**Set problem**
Return exactly and only these lines: the first of the listing through the one containing "AXIS_Z = 116.5".

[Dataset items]
-*-
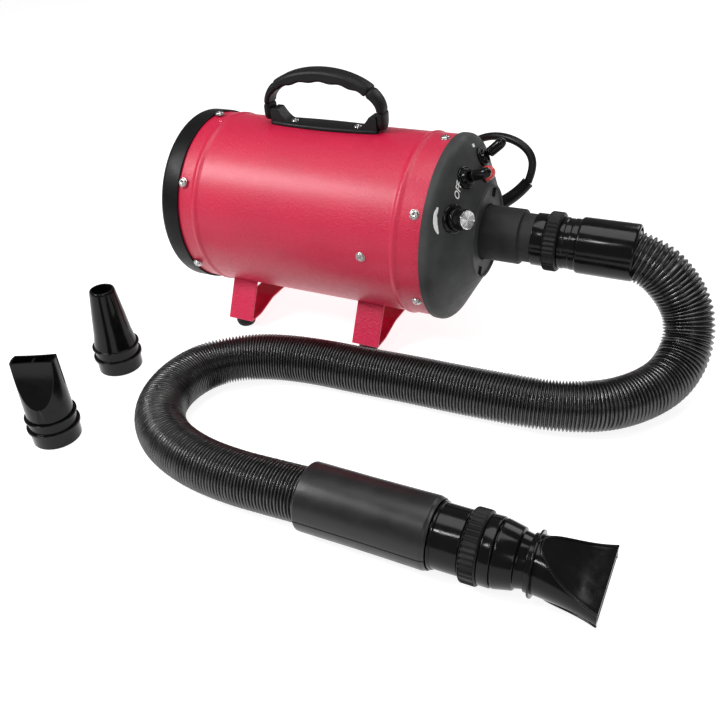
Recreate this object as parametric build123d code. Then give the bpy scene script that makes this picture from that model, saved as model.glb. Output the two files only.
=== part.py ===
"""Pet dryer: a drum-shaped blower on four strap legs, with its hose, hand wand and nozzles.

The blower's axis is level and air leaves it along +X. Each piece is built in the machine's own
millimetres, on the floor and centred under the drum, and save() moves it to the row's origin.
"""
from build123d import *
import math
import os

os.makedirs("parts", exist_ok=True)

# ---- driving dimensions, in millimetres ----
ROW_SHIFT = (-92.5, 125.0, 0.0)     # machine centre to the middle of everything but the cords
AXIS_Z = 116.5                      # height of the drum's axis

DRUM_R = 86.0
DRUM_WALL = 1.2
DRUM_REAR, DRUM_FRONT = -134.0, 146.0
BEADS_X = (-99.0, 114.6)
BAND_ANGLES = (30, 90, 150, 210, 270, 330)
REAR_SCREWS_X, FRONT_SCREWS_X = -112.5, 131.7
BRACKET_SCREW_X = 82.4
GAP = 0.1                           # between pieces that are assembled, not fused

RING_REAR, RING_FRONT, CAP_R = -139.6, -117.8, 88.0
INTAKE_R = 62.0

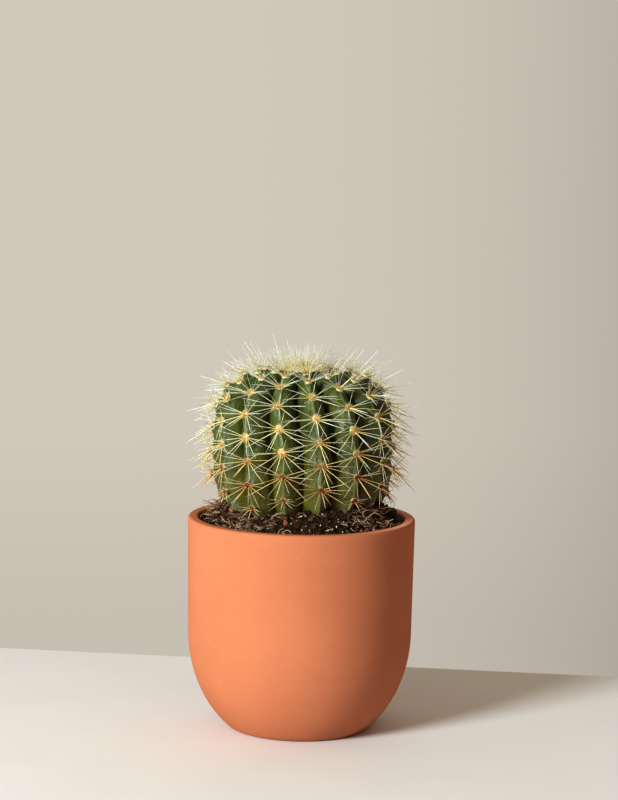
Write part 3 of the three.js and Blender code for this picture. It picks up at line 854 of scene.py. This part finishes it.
-*-
**Task solution**
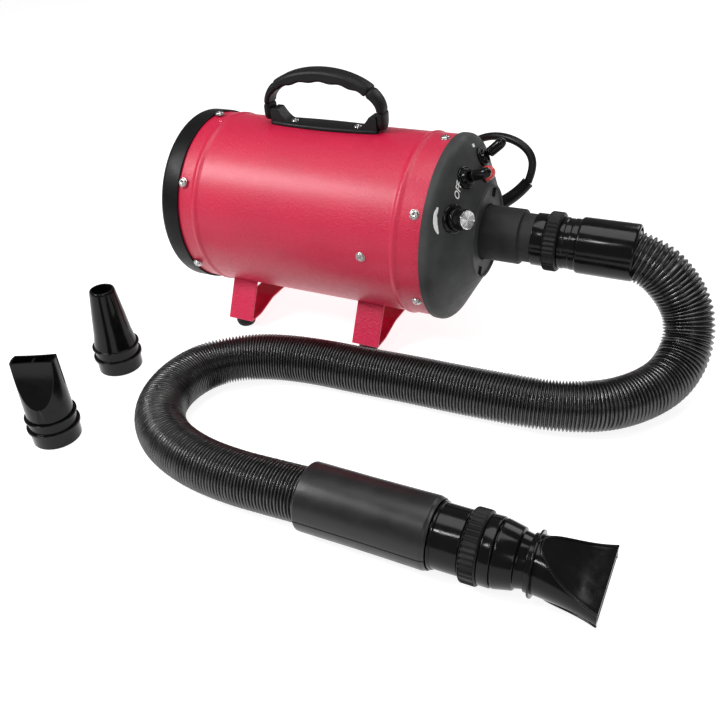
Recreate this object as parametric build123d code. Then give the bpy scene script that makes this picture from that model, saved as model.glb. Output the two files only.
=== part.py ===
"""Pet dryer: a drum-shaped blower on four strap legs, with its hose, hand wand and nozzles.

The blower's axis is level and air leaves it along +X. Each piece is built in the machine's own
millimetres, on the floor and centred under the drum, and save() moves it to the row's origin.
"""
from build123d import *
import math
import os

os.makedirs("parts", exist_ok=True)

# ---- driving dimensions, in millimetres ----
ROW_SHIFT = (-92.5, 125.0, 0.0)     # machine centre to the middle of everything but the cords
AXIS_Z = 116.5                      # height of the drum's axis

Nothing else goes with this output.